Journal of Thoracic Oncology


oregon; portland; chiles



Despite sharing similar tumor biology to other epidermal growth factor receptor (EGFR) mutant non-small cell lung cancer (NSCLC) tumors, no targeted therapies have been approved for NSCLC harboring EGFR Exon 20 insertion mutations (Exon20ins). The standard of care remains platinum-based chemotherapy for the front-line, with no clear subsequent options available. Amivantamab (JNJ-61186372) is a novel, fully human EGFR-MET bispecific antibody with immune cell-directing activity that targets activating and resistance EGFR mutations, as well as MET mutations and amplifications, and has received FDA Breakthrough Therapy Designation for the treatment of patients with EGFR Exon20ins NSCLC after platinum-based chemotherapy. Here we present updated results on the Exon20ins cohort from the CHRYSALIS study (NCT02609776).


The dose escalation phase enrolled patients with advanced NSCLC to determine the recommended phase 2 dose (RP2D) of 1050 mg (1400 mg for ≥80 kg) amivantamab. The dose expansion phase assessed the safety and efficacy of amivantamab in patients with EGFR- and MET-mutant NSCLC treated at the RP2D. Disease response was assessed by the investigator per RECIST v1.1 and is presented for those patients with Exon20ins NSCLC who had progressed on prior platinum-based chemotherapy, were treated at the RP2D, and had at least 3 post-baseline disease assessments (18 weeks) or discontinued, progressed, or died prior to the 3rd assessment (the Post-Platinum Cohort). The data cutoff date was 8 Jun 2020.

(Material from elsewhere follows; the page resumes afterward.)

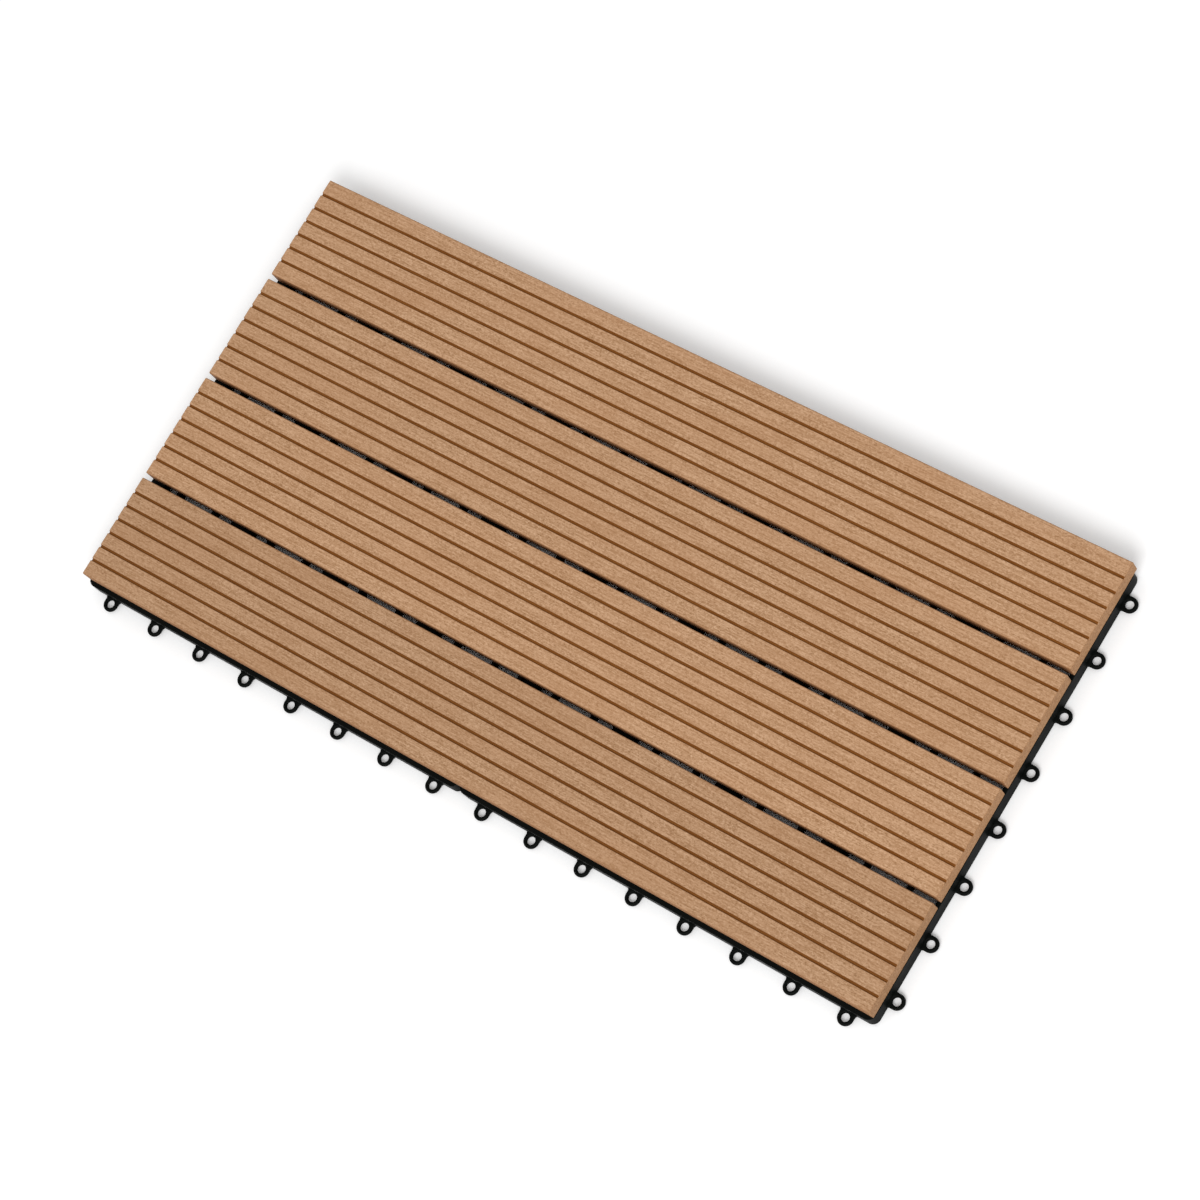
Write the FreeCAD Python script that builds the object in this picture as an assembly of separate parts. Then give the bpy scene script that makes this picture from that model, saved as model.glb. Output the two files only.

In the Post-Platinum Cohort (n=81), median age was 62 (42 – 84), 59% were women, 49% were Asian, median prior lines of therapy was 2 (1 – 7), and 53% were never-smokers. At a median follow-up of 6.5 months (1.1 – 29.3), investigator-assessed overall response rate (ORR) was 36% (29/81; 95% CI, 25 – 47), with all responders achieving partial response (PR). The clinical benefit rate (≥PR or stable disease ≥11 weeks) was 73% (59/81; 95% CI, 62 – 82). Responses were durable at a median of 6.8 months (95% CI, 5.0 – not reached) with ongoing responses in 18/29 (longest at 16+ months). Median progression-free survival was 8.3 months (95% CI, 5.5 – 12.7) and median overall survival was 22.8 months (95% CI, 14.0 – not reached). Among all phase 1 patients, across a variety of EGFR genomic alterations and lines of therapy, treated with amivantamab monotherapy at the RP2D (n=258), the most common adverse events (AEs) were rash (78%), infusion related reaction (IRR; 65%), and paronychia (40%). Additional EGFR-related AEs were stomatitis (19%), pruritus (19%), and diarrhea (11%). Grade ≥3 AEs were reported in 39% of patients; 14% were considered treatment-related, with rash (3%) and IRR (2%) being most frequent. No treatment-related deaths were reported. The incidence of treatment-related AEs leading to dose reduction and discontinuation was 10% and 3%, respectively.


Amivantamab treatment led to promising efficacy with durable responses in patients with EGFR Exon20ins NSCLC post-platinum doublet and continues to demonstrate a manageable safety profile in over 250 patients treated at the RP2D. A phase 3 study, PAPILLON, evaluating amivantamab in combination with chemotherapy in the front-line setting is in planning stages.